A young woman holding up a resume.

​Securing a job can be difficult, but implementing the right tactics can make it easier. Depending on the job market and how often you submit applications, a job search can last a few months or take a year or longer. Differentiating yourself in the job marketplace means having your resume stand out from the other hundreds of applicants for the position you want. Plus, distinguishing yourself can help decrease the time it takes to find a new job.

SHRM Online reached out to members of the Society for Human Resource Management's (SHRM's) Emerging Professionals Advisory Council (EPAC) for advice on how they have set themselves apart from other HR candidates while searching for jobs.

WILLIAM SPENCER III, SHRM-CPWILLIAM SPENCER III, SHRM-CP, has worked full-time in HR since August 2019. He is currently an HR business partner at Innovative Defense Technologies (IDT), a federal defense contractor specializing in groundbreaking warfare capabilities. His role covers various human resource functions, including talent development, onboarding and offboarding, compliance, and employee relations.

Spencer participated in multiple HR internships as a student at the University of Tennessee, two of which were at IDT.

"As students and emerging professionals, differentiating yourself is pivotal in ensuring long-term career success," he said. "Securing an internship during school goes a long way in doing just that. Internships are a great way to gain professional experience and learn HR best practices. Often, they transition into a full-time role once you graduate."

Here's how Spencer encourages all students to leverage their experiences and stand out in a large pool of candidates:

  • Participate in internships.
  • Get involved in a collegiate or professional SHRM chapter.
  • Take on stretch assignments in school and at work.
  • Obtain the SHRM-CP credential.
  • Seek out a mentor who will assist in your professional development.

"Many students that don't take full advantage of the resources available to them while in college fail at differentiating themselves in this realm," he said. "Getting involved on campus is one of the best ways to secure an internship and [make] valuable connections with professional organizations."

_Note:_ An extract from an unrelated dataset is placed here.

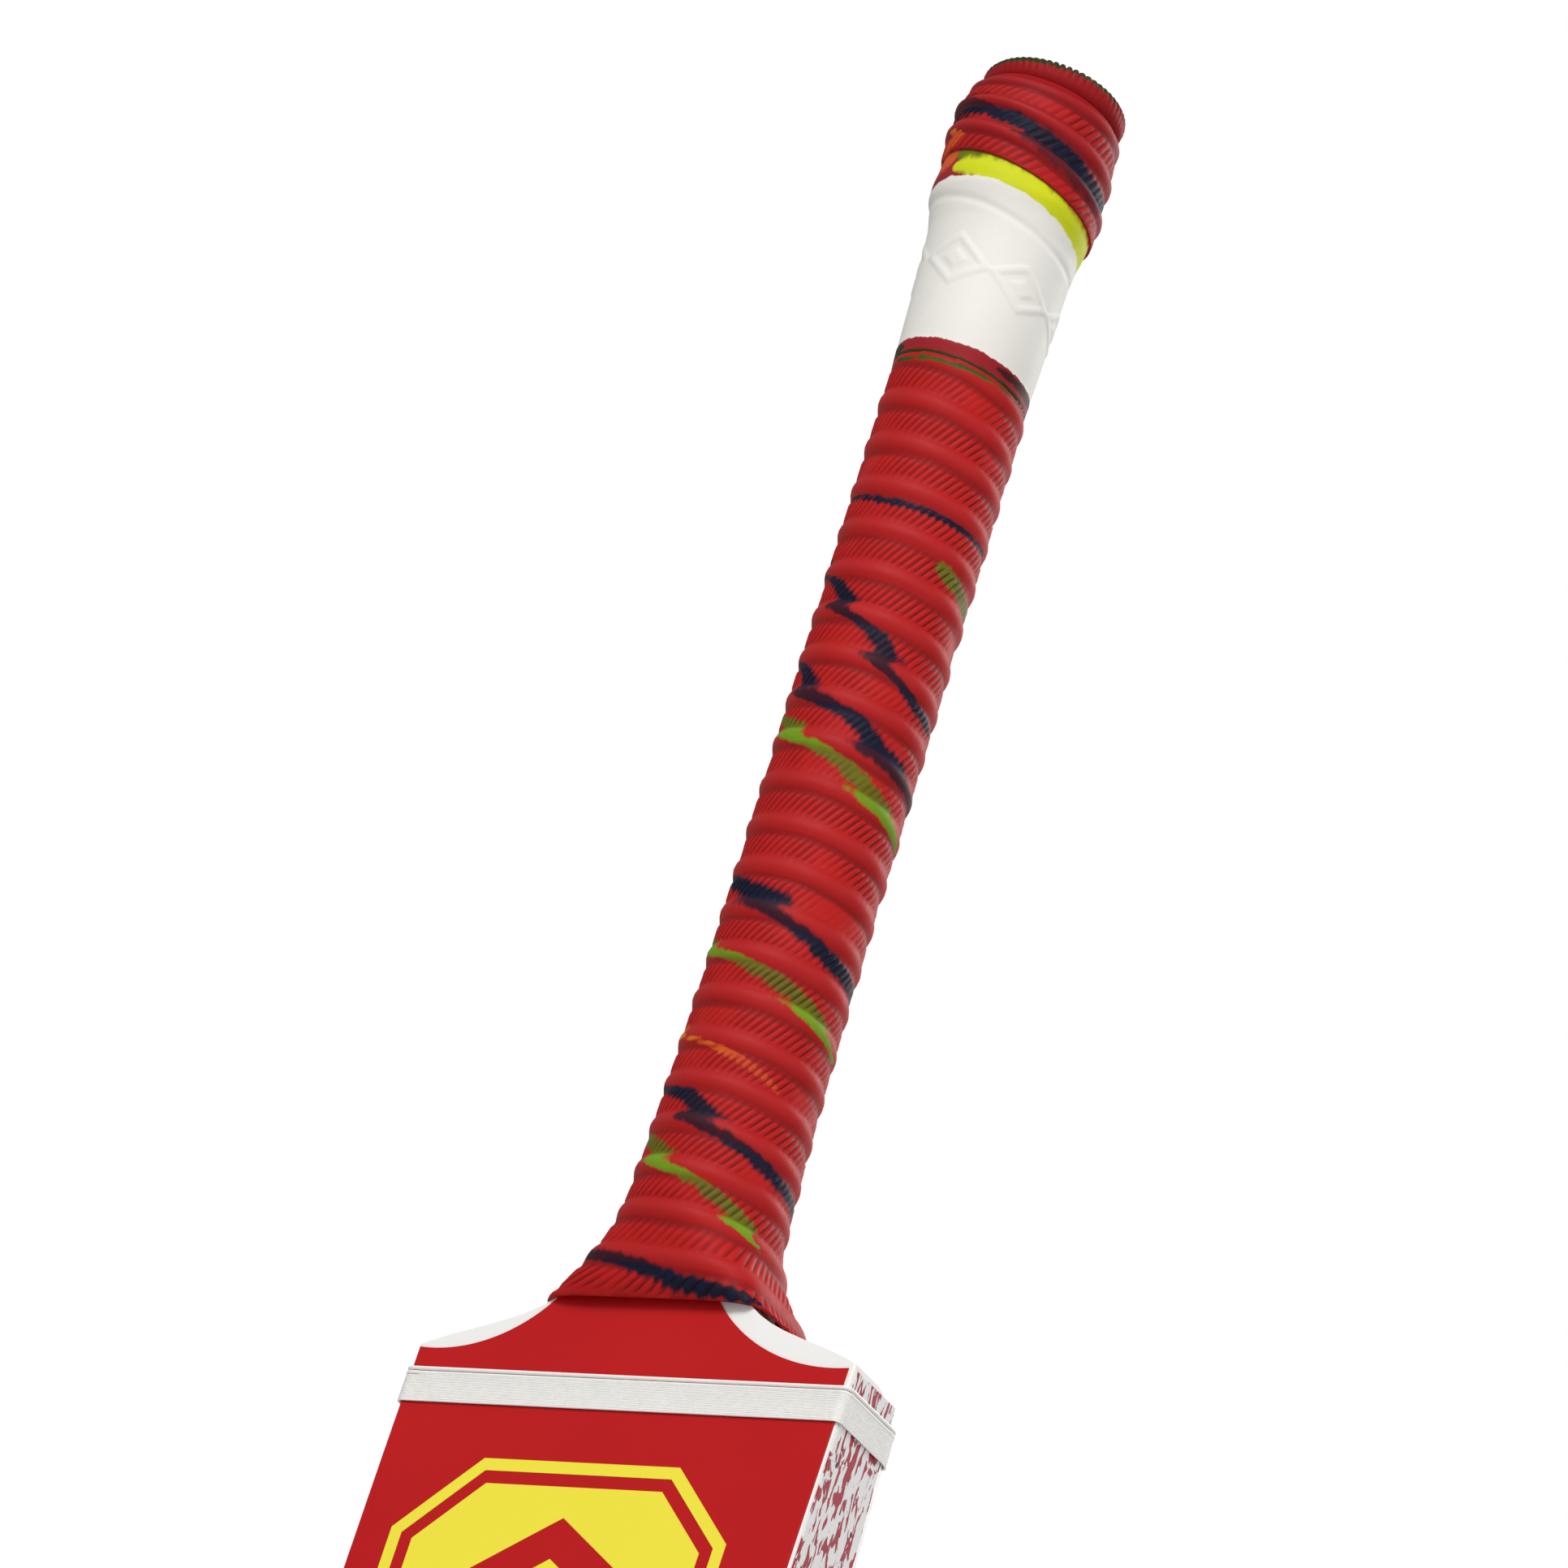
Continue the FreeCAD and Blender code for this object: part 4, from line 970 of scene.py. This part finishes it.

ALEXANDRA CAFFERTY, SHRM-CPALEXANDRA CAFFERTY, SHRM-CP, has worked in HR since 2019. She is currently a human resources analyst at Con Edison Clean Energy Businesses, a company that develops, owns and operates utility-scale renewable and energy assets. Cafferty also participated in multiple HR internships and worked in office coordinator roles related to HR before landing her first full-time job.

For job seekers to stand out, she encourages them to:

  • Use LinkedIn Learning or other online learning sites to take a class in a specific area of HR where you need more experience.
  • Further your education in HR by obtaining a master's in HR or taking specialized HR certification classes.
  • Give back to the community by offering to edit resumes for local high school and college students.
  • Take on a leadership role with your local SHRM chapter.
  • Ask a peer, mentor or teacher to review your resume.
  • Add more details to your resume. A company might be looking for a recruiter who has experience with a specific applicant tracking system (ATS). Adding the name of that particular ATS to your resume strengthens your chance of being considered for the position.
  • Include HR-related keywords. Review a position description and highlight any you may have missed.

"On my resume, I added all of my involvement with the HR community to show my commitment to the HR profession outside of work," Cafferty said. "I included awards and scholarships, my HR chapter leadership roles, HR certifications, and the courses I took for my master's degree in strategic human resource management."